#### Work to do:
Work out the number of lines containing "object". Answer with nothing but that number.

#### Task material:
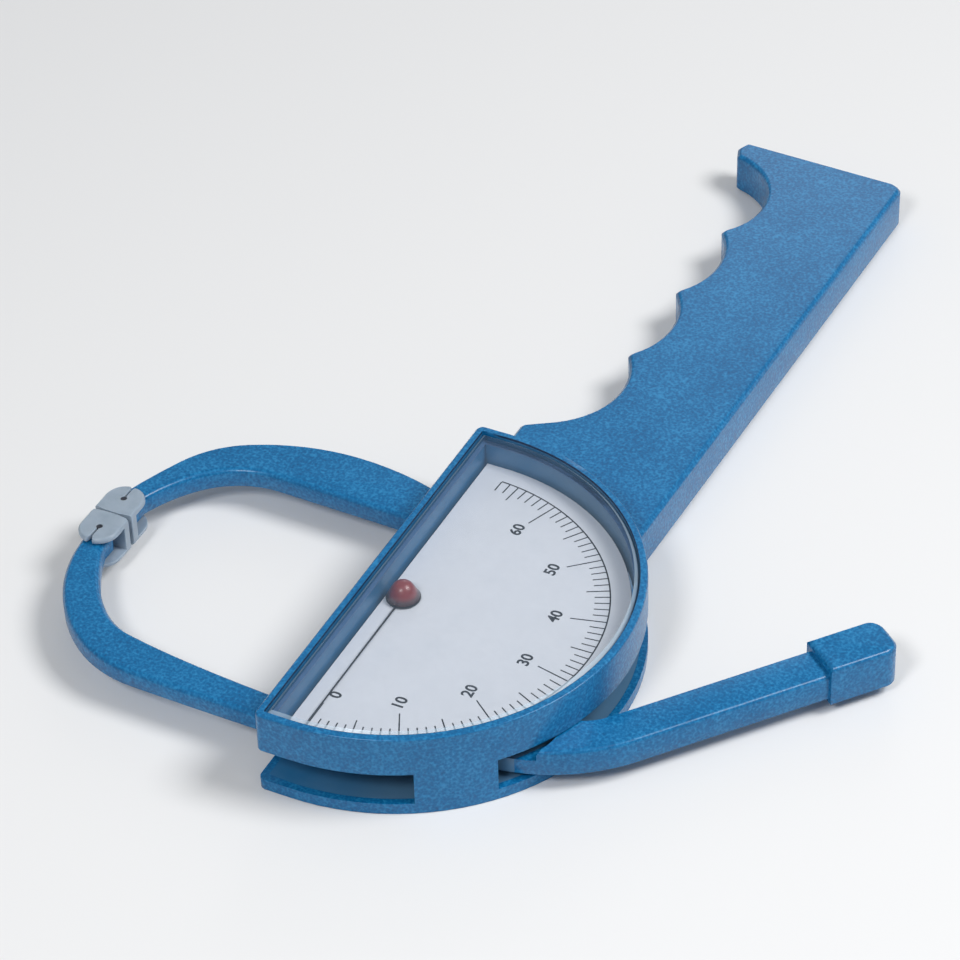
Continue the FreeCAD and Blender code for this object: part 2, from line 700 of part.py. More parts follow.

==

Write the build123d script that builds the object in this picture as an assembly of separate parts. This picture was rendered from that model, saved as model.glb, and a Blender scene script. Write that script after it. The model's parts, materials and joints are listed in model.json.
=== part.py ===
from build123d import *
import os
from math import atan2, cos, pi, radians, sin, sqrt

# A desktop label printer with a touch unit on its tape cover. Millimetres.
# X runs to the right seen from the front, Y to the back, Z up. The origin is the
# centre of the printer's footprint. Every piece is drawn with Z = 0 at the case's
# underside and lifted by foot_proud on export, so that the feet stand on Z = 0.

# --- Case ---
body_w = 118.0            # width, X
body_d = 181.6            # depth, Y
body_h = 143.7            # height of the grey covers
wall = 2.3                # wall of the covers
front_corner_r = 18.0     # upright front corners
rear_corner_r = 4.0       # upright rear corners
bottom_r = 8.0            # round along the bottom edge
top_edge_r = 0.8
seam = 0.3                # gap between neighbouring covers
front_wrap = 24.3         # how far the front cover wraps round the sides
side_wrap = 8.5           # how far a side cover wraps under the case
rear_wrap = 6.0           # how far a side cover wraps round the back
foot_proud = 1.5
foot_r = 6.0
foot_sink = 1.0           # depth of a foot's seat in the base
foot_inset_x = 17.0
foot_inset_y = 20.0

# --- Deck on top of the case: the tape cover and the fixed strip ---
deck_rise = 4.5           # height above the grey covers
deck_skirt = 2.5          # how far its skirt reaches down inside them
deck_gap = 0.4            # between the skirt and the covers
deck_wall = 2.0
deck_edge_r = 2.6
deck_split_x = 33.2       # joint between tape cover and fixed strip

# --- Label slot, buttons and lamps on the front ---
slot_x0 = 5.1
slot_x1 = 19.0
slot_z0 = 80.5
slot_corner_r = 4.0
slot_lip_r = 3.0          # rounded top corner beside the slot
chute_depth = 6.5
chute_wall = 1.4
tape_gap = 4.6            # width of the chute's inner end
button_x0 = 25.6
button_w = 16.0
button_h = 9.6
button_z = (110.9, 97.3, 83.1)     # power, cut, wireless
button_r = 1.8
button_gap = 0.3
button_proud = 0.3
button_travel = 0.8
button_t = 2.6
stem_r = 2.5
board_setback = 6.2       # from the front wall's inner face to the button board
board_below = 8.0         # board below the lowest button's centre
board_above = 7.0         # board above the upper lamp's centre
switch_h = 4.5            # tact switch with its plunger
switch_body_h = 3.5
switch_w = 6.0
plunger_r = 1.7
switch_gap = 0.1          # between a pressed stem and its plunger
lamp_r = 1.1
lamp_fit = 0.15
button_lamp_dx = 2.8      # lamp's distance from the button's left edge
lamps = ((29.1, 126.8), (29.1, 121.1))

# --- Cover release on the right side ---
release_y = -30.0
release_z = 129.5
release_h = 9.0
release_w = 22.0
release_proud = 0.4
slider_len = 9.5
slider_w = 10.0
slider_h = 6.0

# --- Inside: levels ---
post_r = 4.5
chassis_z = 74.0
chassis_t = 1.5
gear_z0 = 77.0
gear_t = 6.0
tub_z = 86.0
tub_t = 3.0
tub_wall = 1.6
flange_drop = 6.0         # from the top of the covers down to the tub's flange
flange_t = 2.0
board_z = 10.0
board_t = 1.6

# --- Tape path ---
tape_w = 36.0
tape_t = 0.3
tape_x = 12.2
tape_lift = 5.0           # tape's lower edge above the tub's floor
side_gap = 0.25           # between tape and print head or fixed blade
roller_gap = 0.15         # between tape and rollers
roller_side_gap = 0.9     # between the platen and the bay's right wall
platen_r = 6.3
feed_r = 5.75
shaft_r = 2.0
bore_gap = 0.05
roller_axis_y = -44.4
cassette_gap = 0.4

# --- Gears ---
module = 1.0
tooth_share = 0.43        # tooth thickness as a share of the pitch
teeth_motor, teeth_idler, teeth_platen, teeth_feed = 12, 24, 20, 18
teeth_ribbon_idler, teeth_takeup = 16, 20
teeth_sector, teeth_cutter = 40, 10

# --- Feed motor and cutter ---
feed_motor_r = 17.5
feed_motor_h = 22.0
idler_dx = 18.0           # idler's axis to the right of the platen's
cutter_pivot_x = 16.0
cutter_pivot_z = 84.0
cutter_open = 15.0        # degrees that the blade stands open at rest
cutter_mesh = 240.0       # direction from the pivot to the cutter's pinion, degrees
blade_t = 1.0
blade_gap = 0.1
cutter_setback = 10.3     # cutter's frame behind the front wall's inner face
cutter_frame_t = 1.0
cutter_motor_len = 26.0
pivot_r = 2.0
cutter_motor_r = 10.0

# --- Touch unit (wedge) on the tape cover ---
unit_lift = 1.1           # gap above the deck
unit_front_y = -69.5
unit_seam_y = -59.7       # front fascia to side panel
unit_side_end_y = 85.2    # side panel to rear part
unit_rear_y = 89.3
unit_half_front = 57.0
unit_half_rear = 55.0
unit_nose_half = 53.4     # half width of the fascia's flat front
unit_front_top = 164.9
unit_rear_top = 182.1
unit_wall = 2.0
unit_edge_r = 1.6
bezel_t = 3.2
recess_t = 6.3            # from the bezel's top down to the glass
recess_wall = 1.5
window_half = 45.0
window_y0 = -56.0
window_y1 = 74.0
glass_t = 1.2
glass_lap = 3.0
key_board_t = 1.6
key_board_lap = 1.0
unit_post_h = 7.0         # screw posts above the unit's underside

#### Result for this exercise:
2